More for my own records than anything else, I lunged, she was sound, I hopped on in the small arena and she was DEAD lame on the right fore? but only around half the arena. I think the footing was just really hard in there from the rain, cus I went into the other arena and she was fine. I checked all feet/tendons and she just seemed to have broken off some hoof. No cracks or anything, but little chinks missing. I'm guessing toe bruises from running like an idiot in her pasture, we'll see next time we have the farrier out, which is when I'll probably have to do full shoes. I'll look into a hoof supplement too, although she's on a multivitamin which should cover everything right?

Sunday, April 4, 2010

Most Exciting!

I found my tailbag!!! This is after 2 weeks of rummaging through the long grass in any number of pastures that she's been in before I noticed it was missing. I'm going to use this and an amazing product called MTG on a photo documentary of the adventures of Bijou's tail, and it's journey to infamy.

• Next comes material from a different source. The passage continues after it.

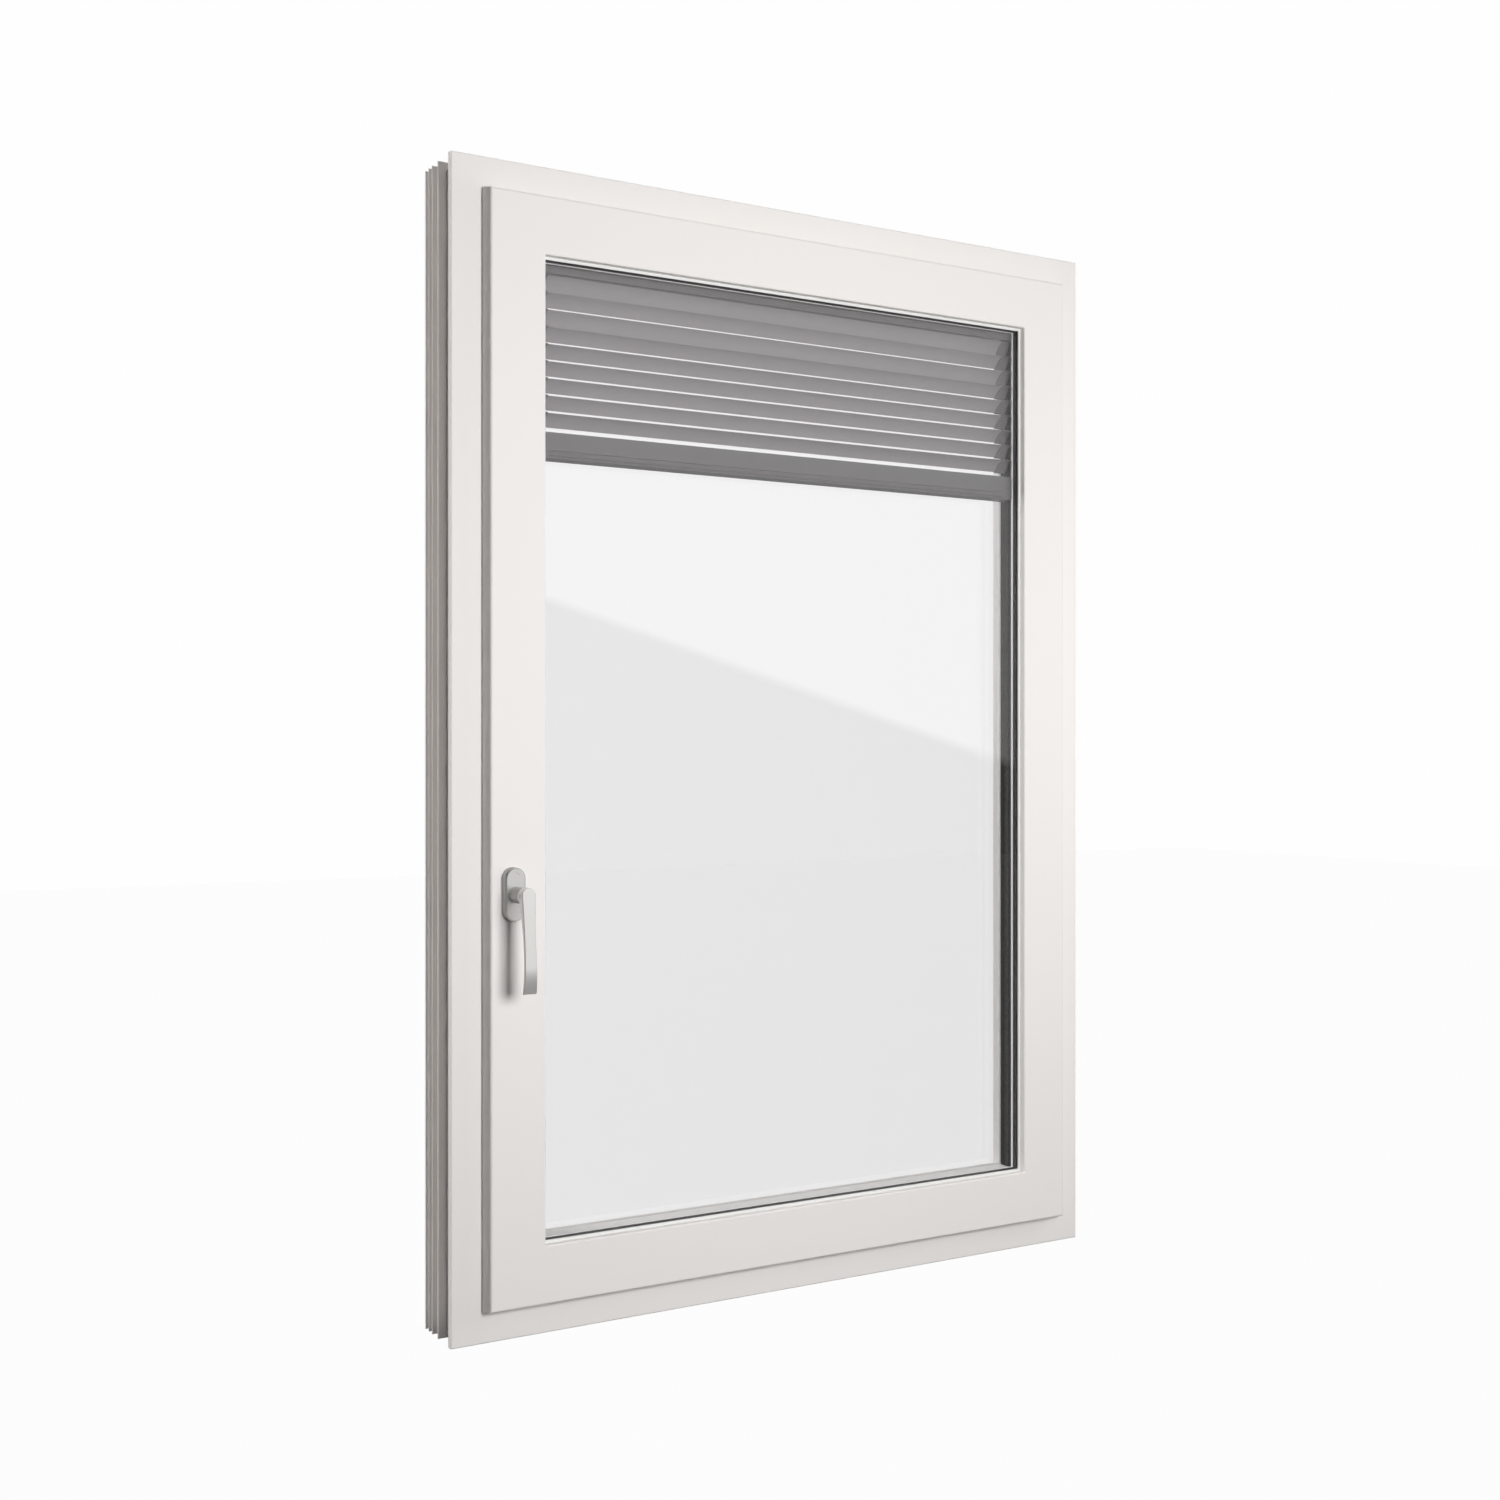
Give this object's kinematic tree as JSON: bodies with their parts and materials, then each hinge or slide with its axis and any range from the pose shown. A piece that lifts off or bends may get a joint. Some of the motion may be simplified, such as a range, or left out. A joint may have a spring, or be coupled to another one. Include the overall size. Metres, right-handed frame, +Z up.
{
  "type": "window with integrated blind",
  "caption": "White tilt-and-turn window frame and sash with triple glazing, a venetian blind between the panes and a turning lever handle.",
  "frame": {"origin": "middle of the frame's bottom edge, on the flat bottom face of its room-side flange", "axes": "+X to the right seen from the room, +Y from the room to the outside, +Z up"},
  "size_m": [1, 0.1767, 1.48],
  "materials": {
    "pvc_white": "satin white moulded plastic",
    "inner_white": "satin white moulded plastic",
    "gasket_grey": "soft grey seal",
    "spacer_black": "black warm-edge spacer",
    "clear_glass": "clear float glass",
    "channel_grey": "dark anodised, with dark caps on the slat ends",
    "slat_grey": "grey stove enamel",
    "rail_grey": "grey stove enamel",
    "handle_satin": "satin anodised",
    "spindle_steel": "plain steel"
  },
  "bodies": {
    "window": {"frame_sill": "pvc_white", "frame_head": "pvc_white", "frame_jamb_left": "pvc_white", "frame_jamb_right": "pvc_white", "sash_bottom_rail": "pvc_white", "sash_top_rail": "pvc_white", "sash_stile_left": "pvc_white", "sash_stile_right": "pvc_white", "cavity_floor_strip": "pvc_white", "cavity_liner_bottom": "inner_white", "cavity_liner_top": "inner_white", "cavity_liner_left": "inner_white", "cavity_liner_right": "inner_white", "outer_bead_bottom": "inner_white", "outer_bead_top": "inner_white", "outer_bead_left": "inner_white", "outer_bead_right": "inner_white", "overlap_gasket_room": "gasket_grey", "overlap_gasket_outside": "gasket_grey", "pane_seal": "gasket_grey", "pane_spacer": "spacer_black", "pane_inner": "clear_glass", "pane_middle": "clear_glass", "pane_outer": "clear_glass", "guide_channel_left": "channel_grey", "guide_channel_right": "channel_grey", "slat_caps_left": "channel_grey", "slat_caps_right": "channel_grey", "blind_slat_01": "slat_grey", "blind_slat_02": "slat_grey", "blind_slat_03": "slat_grey", "blind_slat_04": "slat_grey", "blind_slat_05": "slat_grey", "blind_slat_06": "slat_grey", "blind_slat_07": "slat_grey", "blind_slat_08": "slat_grey", "blind_slat_09": "slat_grey", "slat_stack": "slat_grey", "blind_head_rail": "rail_grey", "blind_bottom_rail": "rail_grey", "handle_rosette": "handle_satin"},
    "handle": {"handle_lever": "handle_satin", "handle_spindle": "spindle_steel"}
  },
  "joints": [
    {"name": "handle_turn", "type": "hinge", "parent": "window", "child": "handle", "pos_m": [-0.4287, -0.0274, 0.561], "axis": [0, -1, 0], "range_deg": [0, 180]}
  ]
}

ok, so maybe that isn't the most exciting news of the week, but it's all I've got. Now my question to you... any good ways to keep conditioning fun? I feel like it's all just lather, rinse, repeat (to use a saying from another blogger).

On another note, I feel like I've turned Bijou out for a week (while I was prepping another horse for a show) and I went out today to get up close and personal and work her, and she's a new horse! Fatter, healthy, stronger, and shedding out so nice!! Such a cool surprise!

Also, I've noticed that show season is ramping up. I'm getting emails from local barns announcing all their schooling shows, and it makes me wonder what I'll be able to accomplish this year. I think I'm gunning for a W/T class soon, and by fall I hope to be showing over cross-rails. Is that realistic? These are all just local schooling hunter/jumper shows so I don't have to be perfect to place, but I think one season should be enough to get a horse ready for their cross-rails debut. Let me know if I'm on track or off my rocker on this one?

Goals for this week: Lunge in side reins, even if it has to be free lunging in the round pen. Ride over lots of trot poles to get the long and low thing going.